Shalom India Résidence d’Esther David : Juifs indiens, mode d’emploi

 

Après l’irrésistiblement gourmand, Livre d’Esther (Eho, 2009), Esther David poursuit sa description colorée du mode de vie des juifs d’Inde. Situé dans une résidence uniquement occupée par des juifs, dans la ville d’origine de l’auteure Ahmedabad, « Shalom India Résidence » dépeint la vie d’un immeuble habitée par les derniers membres de la communauté juive de la ville.

Tout commence dans le sillage de prophète Elie, qui selon la coutume descend un premier soir de Pessah (la Pâque juive) dans tous les foyers de la résidence. En commentant la qualité du verre de vin qui lui est offert par les foyers juifs fêtant la libération d’Égypte, le prophète présente brièvement tous les personnages du roman. La suite est une série de nouvelles se penchant sur la vie de chacun d’entre-eux, de 15 à 80 ans. En tant que voisins et liés par le destin d’une toute petite communauté, ces personnages ont bien sûr des trajectoires qui se croisent, mais tout le talent d’Esther David est de parvenir à rendre chacun émouvant dans sa personnalité et ses choix individuels. Il est beaucoup question d’Israël puisque face à une communauté de plus en plus réduite et à l’impératif de devoir épouser des « Bnei israël » (des juifs), la plupart des jeunes rêvent d’aller vivre en Terre Promise. Évidemment la question des amours avec des membres d’autres communautés est au cœur du roman; et ce qui est réjouissant chez Esther David est que le choix pour les jeunes de s’affranchir de la tradition par amour finit toujours plus ou moins bien. En tout cas, passionnés par leur progéniture, les parents comprennent et pardonnent.

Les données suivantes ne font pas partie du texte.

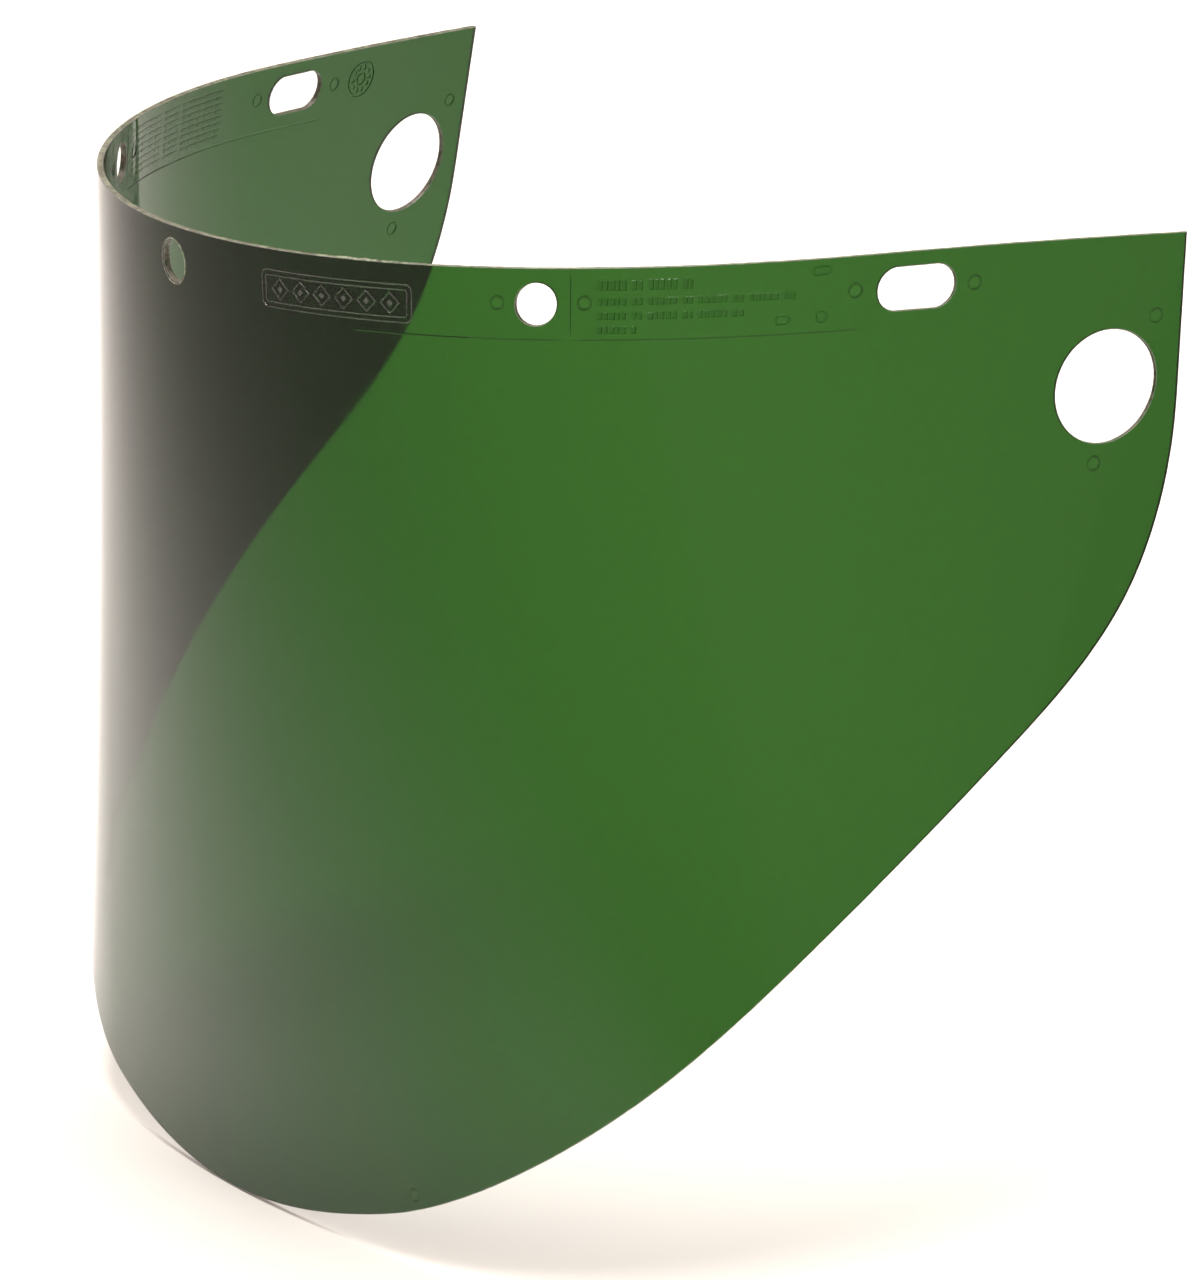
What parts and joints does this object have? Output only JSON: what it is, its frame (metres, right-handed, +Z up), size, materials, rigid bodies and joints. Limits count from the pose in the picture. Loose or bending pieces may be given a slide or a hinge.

Enfin, toutes les nouvelles tournent autour d’un concours de déguisement organisé par la synagogue, idée géniale et qui permet de positionner tous les personnages par rapport à une grande question : le rapport à la tradition. Qu’il s’agisse de porter un jean ou d’entrer dans la peau d’un personnage biblique, le choix des déguisements pour les jeunes exprime toujours leurs désirs personnels et la réaction plus ou moins autoritaire des parents montre la latitude qui existe dans ces familles aimantes.

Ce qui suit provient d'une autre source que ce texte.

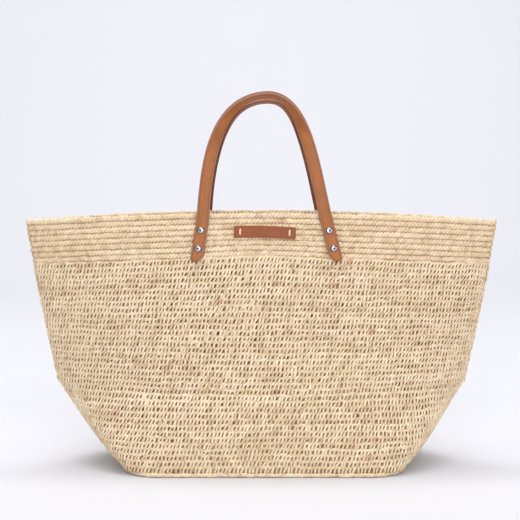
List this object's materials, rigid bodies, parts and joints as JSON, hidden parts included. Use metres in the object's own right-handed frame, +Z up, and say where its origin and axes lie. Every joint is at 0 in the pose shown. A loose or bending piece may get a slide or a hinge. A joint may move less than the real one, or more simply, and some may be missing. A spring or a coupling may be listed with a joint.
{
  "type": "woven market basket",
  "caption": "Crocheted raffia market tote with a flat rounded base, a wide pinched mouth, a dense rim band and riveted leather strap handles that fold down.",
  "frame": {"origin": "centre of the footprint, on the surface that the basket stands on", "axes": "+Z up, +X along the wide mouth, -Y towards the front with the label"},
  "size_m": [0.5996, 0.204, 0.4737],
  "materials": {
    "raffia": "crocheted natural raffia, dry satin strands",
    "leather": "smooth cognac leather, satin, painted edges",
    "rivet_metal": "polished domed caps",
    "thread": "waxed cotton thread"
  },
  "bodies": {
    "basket": {"raffia_base": "raffia", "base_edge_round": "raffia", "raffia_body": "raffia", "rim_band": "raffia", "front_left_strap_end": "leather", "front_right_strap_end": "leather", "back_left_strap_end": "leather", "back_right_strap_end": "leather", "front_left_backing": "leather", "front_right_backing": "leather", "back_left_backing": "leather", "back_right_backing": "leather", "front_left_upper_rivet": "rivet_metal", "front_left_lower_rivet": "rivet_metal", "front_right_upper_rivet": "rivet_metal", "front_right_lower_rivet": "rivet_metal", "back_left_upper_rivet": "rivet_metal", "back_left_lower_rivet": "rivet_metal", "back_right_upper_rivet": "rivet_metal", "back_right_lower_rivet": "rivet_metal", "front_left_upper_inner_cap": "rivet_metal", "front_left_lower_inner_cap": "rivet_metal", "front_right_upper_inner_cap": "rivet_metal", "front_right_lower_inner_cap": "rivet_metal", "back_left_upper_inner_cap": "rivet_metal", "back_left_lower_inner_cap": "rivet_metal", "back_right_upper_inner_cap": "rivet_metal", "back_right_lower_inner_cap": "rivet_metal", "label_patch": "leather", "label_stitch_left": "thread", "label_stitch_right": "thread"},
    "front_handle": {"front_strap_bow": "leather"},
    "back_handle": {"back_strap_bow": "leather"}
  },
  "joints": [
    {"name": "front_handle_fold", "type": "hinge", "parent": "basket", "child": "front_handle", "pos_m": [0, -0.04487, 0.31], "axis": [1, 0, 0], "range_deg": [0, 150]},
    {"name": "back_handle_fold", "type": "hinge", "parent": "basket", "child": "back_handle", "pos_m": [0, 0.04641, 0.303], "axis": [-1, 0, 0], "range_deg": [0, 150]}
  ]
}
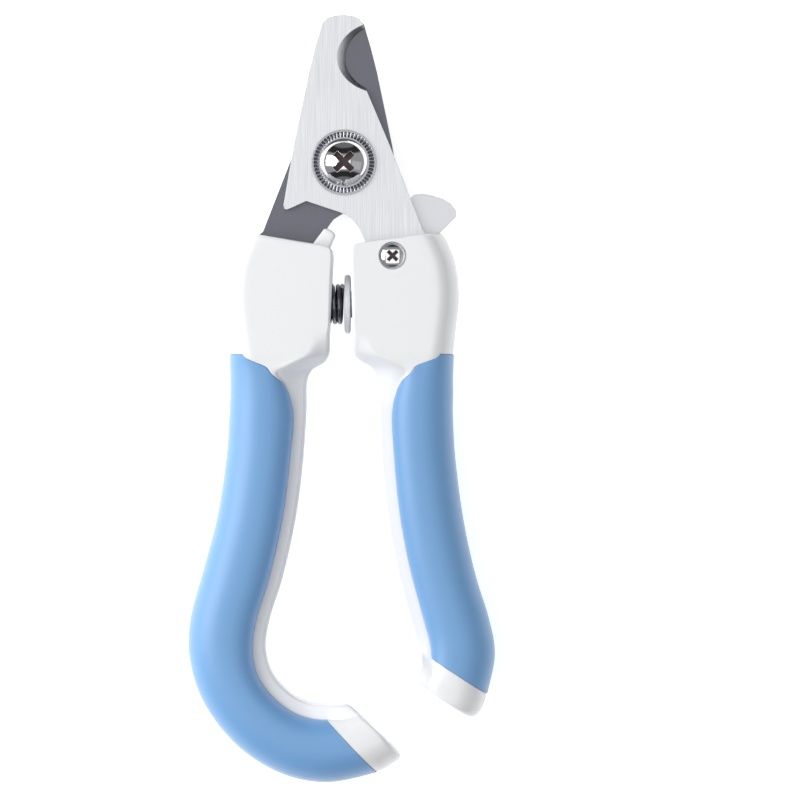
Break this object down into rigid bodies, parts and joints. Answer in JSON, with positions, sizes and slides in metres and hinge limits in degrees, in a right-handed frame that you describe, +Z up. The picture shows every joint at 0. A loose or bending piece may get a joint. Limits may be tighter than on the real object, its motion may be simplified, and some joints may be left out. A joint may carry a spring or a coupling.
{
  "type": "pet nail clipper",
  "caption": "Plier-type pet nail clipper with crossed notched blades on a pivot screw, split shell handles with soft grips, coil spring and thumb lock lever",
  "frame": {"origin": "centre of the bounding box's base, on the flat backs of the two handle heads", "axes": "+X towards the thumb lock side, +Y towards the blade tips, +Z up from the surface it lies on"},
  "size_m": [0.0614, 0.1535, 0.016],
  "materials": {
    "blade_front": "brushed",
    "blade_back": "satin",
    "chrome_hardware": "polished",
    "steel_hardware": "satin",
    "spring_wire": "satin",
    "lever": "satin",
    "cup": "satin",
    "shell": "gloss",
    "grip": "matte"
  },
  "bodies": {
    "right_half": {"front_blade": "blade_front", "pivot_screw": "chrome_hardware", "pivot_collar": "steel_hardware", "back_washer": "steel_hardware", "pivot_nut": "steel_hardware", "right_shell_front": "shell", "right_shell_back": "shell", "right_grip": "grip", "spring_cup": "cup", "spring": "spring_wire", "lock_screw": "chrome_hardware"},
    "left_half": {"back_blade": "blade_back", "left_shell_front": "shell", "left_shell_back": "shell", "left_grip": "grip", "tang_screw": "chrome_hardware"},
    "lock": {"lock_lever": "lever"}
  },
  "joints": [
    {"name": "handle_pivot", "type": "hinge", "parent": "right_half", "child": "left_half", "pos_m": [0.0004, 0.0473, 0.008], "axis": [0, 0, 1], "range_deg": [-20, 3], "stiffness_Nm_per_rad": 0.7, "springref_deg": -25.21, "deforming": ["spring"]},
    {"name": "lock_turn", "type": "hinge", "parent": "right_half", "child": "lock", "pos_m": [0.01013, 0.02849, 0.007], "axis": [0, 0, 1], "range_deg": [0, 6]}
  ]
}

Si tous les habitants de la résidence Shalom India se sont réunis de manière communautaire dans un seul bâtiment, ce n’est pas pour rester entre eux. ils ont dabord voulu fuir le danger d’émeutes anti-musulmanes où en tant que circoncis et « mangeurs de viande » ils ont pour certains été menacés au début des années 2000 dans la ville d’Ahmedabad. Mais dans le bâtiment d’à côté, les populations se mélangent et quand un appartement se libère, le louer à un non-juif n’est pas vraiment un problème. Il est donc aussi question de poèmes ourdous, de costumes de mariages traditionnels indiens et de mode de vie israélien, dans ce roman multicolore où la narratrice se dépeint elle même de profil dans la dernière nouvelle. Elle y apparaît comme une veuve mystérieuse et curieuse, attachée à la tradition des juifs d’Inde par la culture plus que par la religion et surtout par les histoires qu’elle écrit. Construit de manière brillante, empli de belles histoires qui résonnent universellement et véritable caisse de résonance trajectoires internationales, Shalom India Résidence est un grand roman.

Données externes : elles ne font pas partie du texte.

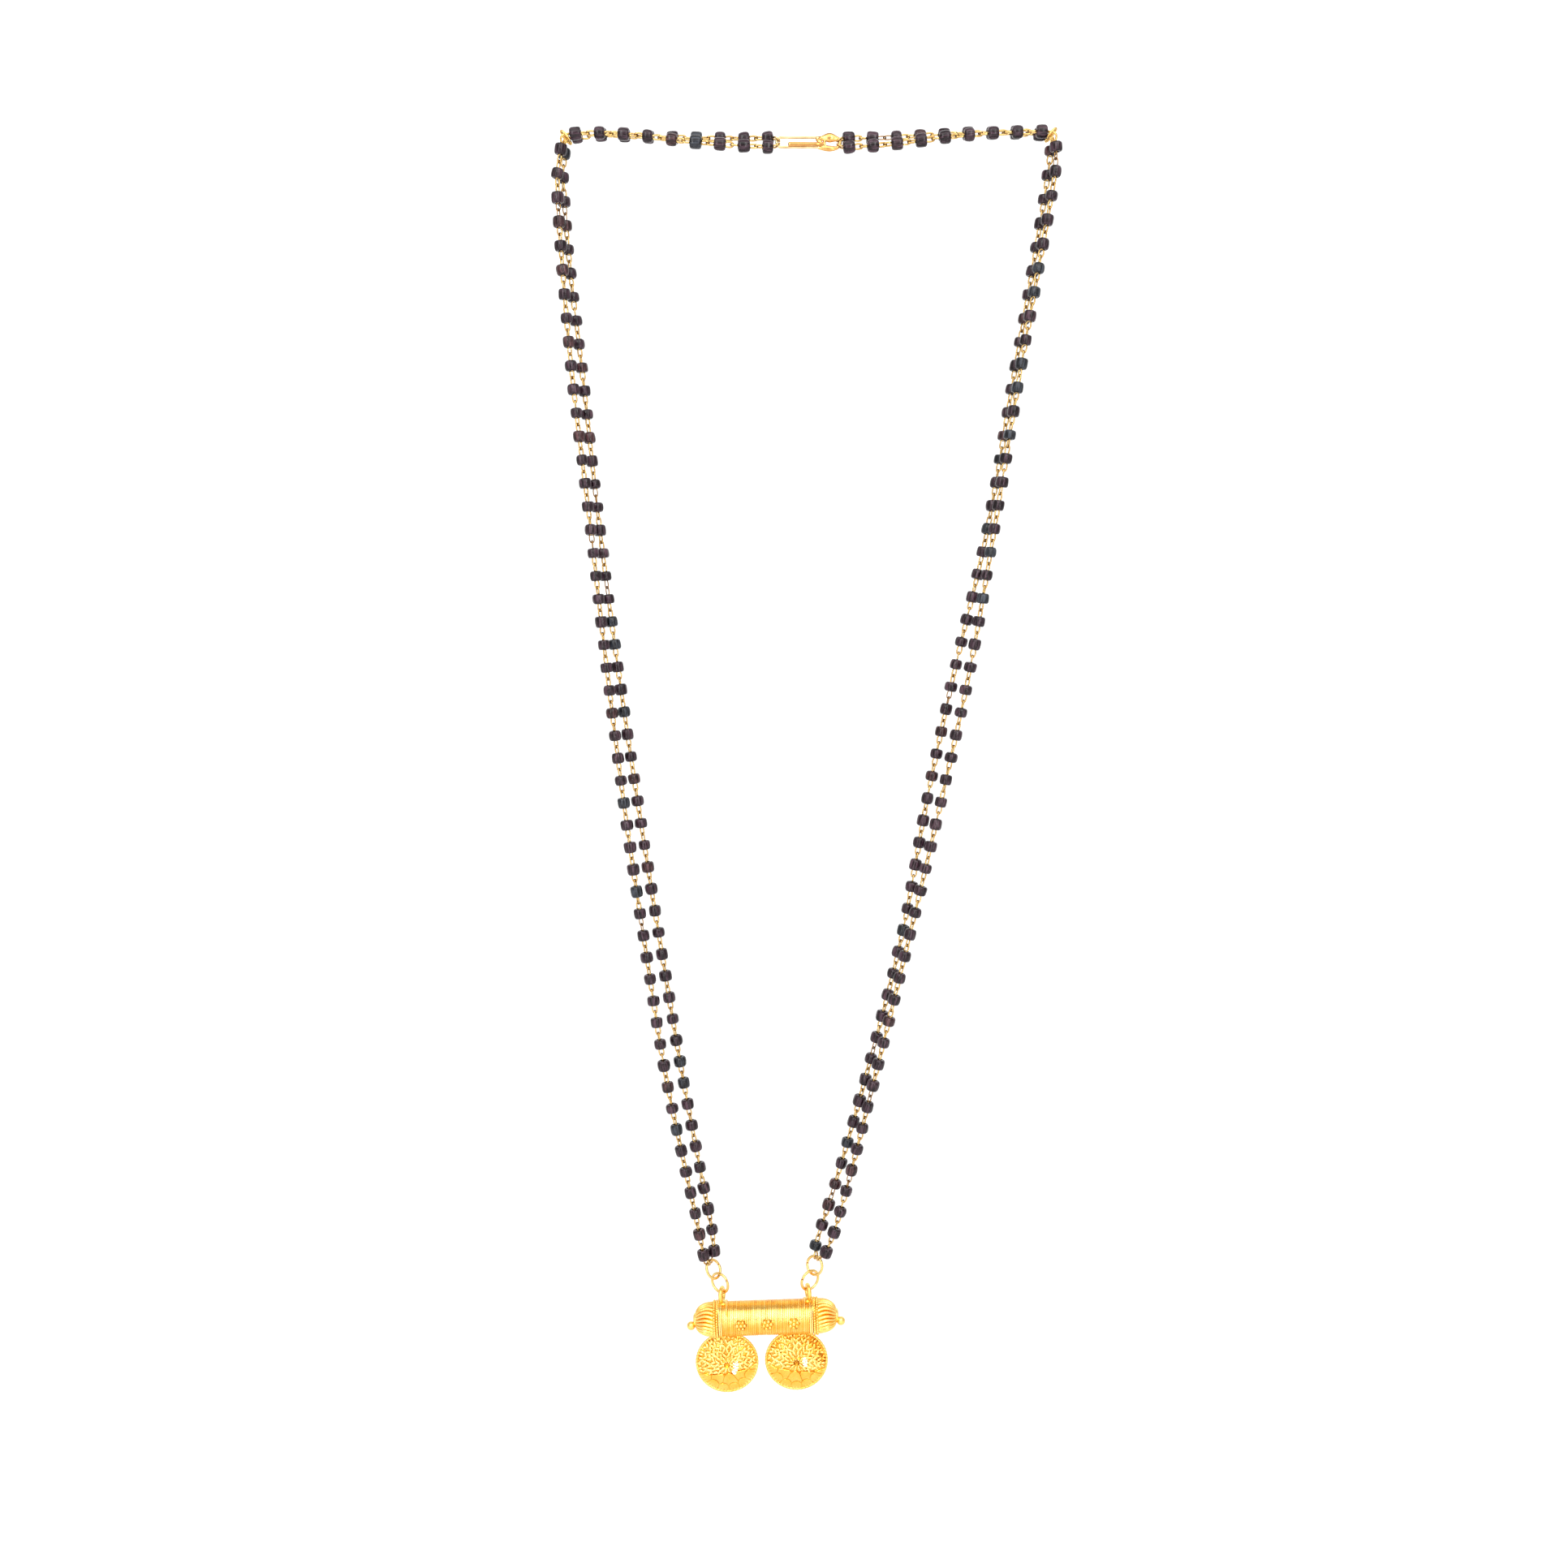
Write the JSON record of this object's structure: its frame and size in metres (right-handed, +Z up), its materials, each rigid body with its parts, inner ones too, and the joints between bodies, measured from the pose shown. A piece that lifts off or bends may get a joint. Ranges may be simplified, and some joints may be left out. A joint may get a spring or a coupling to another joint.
{
  "type": "necklace",
  "caption": "Mangalsutra necklace of black glass seed beads on looped gold wire, with a hook clasp and a wire-wound tube pendant carrying domed bowls.",
  "frame": {"origin": "middle of the line that the necklace hangs from, at the back of the wearer's neck, level with the two upper corners", "axes": "+Z up, +X to the wearer's left (right in the picture), -Y out to the front, where the pendant's domed side faces"},
  "size_m": [0.1046, 0.0086, 0.2719],
  "materials": {
    "bead_glass": "gloss, opaque black with an aubergine cast",
    "gold_wire": "polished gold-plated wire",
    "gold_pendant": "satin gold plate with bright high spots"
  },
  "bodies": {
    "necklace": {"strand_top_left_front": "bead_glass", "strand_top_left_back": "bead_glass", "strand_top_right_front": "bead_glass", "strand_top_right_back": "bead_glass", "strand_left_front": "bead_glass", "strand_left_back": "bead_glass", "strand_right_front": "bead_glass", "strand_right_back": "bead_glass", "clasp_hook": "gold_wire", "ring_left_upper": "gold_wire", "ring_left_lower": "gold_wire", "ring_right_upper": "gold_wire", "ring_right_lower": "gold_wire"},
    "pendant": {"pendant": "gold_pendant"}
  },
  "joints": [
    {"name": "pendant_swing", "type": "hinge", "parent": "necklace", "child": "pendant", "pos_m": [-0.0091, 0, -0.2462], "axis": [0.9994, 0, 0.0349], "range_deg": [-45, 45]}
  ]
}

Esther David, Shalom India Résidence, Eho, 304 p., 20 euros. Sortie le 19 janvier 2012.

« Qu’était la pureté, en fin de compte? Tant qu’on avait un cœur pur, rien d’autre ne comptait. il n’y a qu’à lire dans la Bible l’histoire des Juifs, se disait-elle, la vie juive n’était en somme qu’un immense creuset où se mêlaient toutes les cultures et tous les peuples. » p. 247.